ここでまたMUSICAでのヒカルのことばが思い出される。
「そうっすねぇ……あんまり生きてる感じがしないんです」
「私、何もしていないと、本当に存在しないくらい何もないんですよ。自分としては存在感が凄く薄い、気持ちとしては幽霊なんですよね。だからひとりでいると一番自然って感じ」
「まぁ眠っているようなもんですかね、常に。夢でもいいっていうか、そのくらい不安とか怖いって感情がないんですよ。夢の中だったら何があってもいいじゃないですか、怖くない。うん、そういう感じですかね…………」
あのメッセからも引用しておこう。
ちっちゃい頃から、生きてるっていうことにすーっごい違和感があって、いっこうに慣れないよ!なんか急いで電車に駆け込んだら、女性専用車両にのっちゃってて「あれ?」ってなってる男、みたいな。そういう違和感を感じることってない?私は日常生活の中では、いつも!感じんのよ。なんかこの世に舞い戻ってきちゃった方向音痴な幽霊みたいな気分よ。墓地とか通るとなんか心が落ちついちゃったりするのよ。
君はしないデスか? (・⊆・
眠りにおちる直前に、顔にあたる枕を感じていられる時と、目覚めてから数分ふとんの中でもぞもぞしてる時が大好き!ありゃーいいよね。
実際に眠っている間は、夢ばっかり見て、休んでいる気が しない。
彼女は、今現世を生きていることをまるで夢の中にいるかのように感じている、ということのようだ。先ほど私は、「ひとによっては、それが夢であることを知ることが出来、その途端に夢の中の世界を操作できるようになるらしい」と書いた。
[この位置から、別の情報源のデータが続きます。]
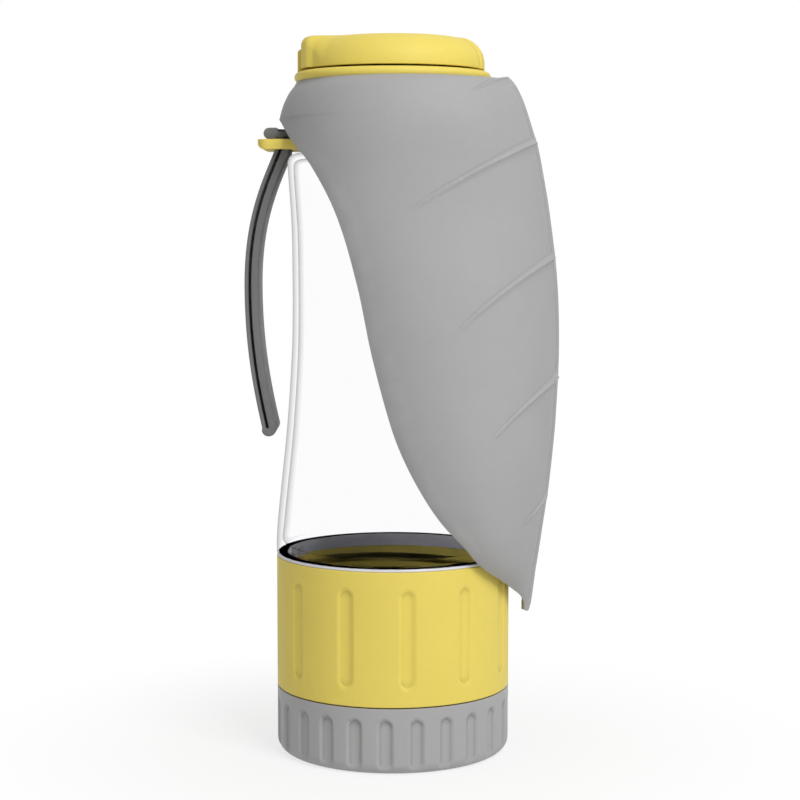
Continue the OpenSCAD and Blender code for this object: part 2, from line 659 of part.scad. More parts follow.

夢の中にいようと、その事実を“知る”ことが出来れば、その世界でより自由に振舞え高い能力を発揮できる、といったことなのだが、ヒカルの尽きること無い溢れる才能を思うと、私は彼女が「この現世がより大きな世界での夢である」ことに薄々気がついているんじゃないか、なんてことを考えてしまう。夢のように捉えられている分、この世界で非常に高い能力を発揮できるし、また一方で、より大きな世界を薄々感じている分、これだけ才能・能力があるにも拘らず「世界に対して、私のコントロールはまったく及ばない」なんていう無力感も持つのではないだろうか。現世での夢はいうなれば夢の中で夢を見ているようなもんで、現世と印象は余り変わらないから「休んでいる気が、しない」のだろうし、この世に対する違和感もすんなり説明がつく。そんな彼女が輪廻転生や多重人格に興味を持つのは、とても自然なことなのではないだろうか。宇多田ヒカルという存在が、現世に縛られた僕らに「より大きな世界」を知る手掛かりになっているとすれば、彼女の「浮世離れした」「この世のものとは思えない」究極の魅力にも、ほんのちょっと納得がいくような気がした。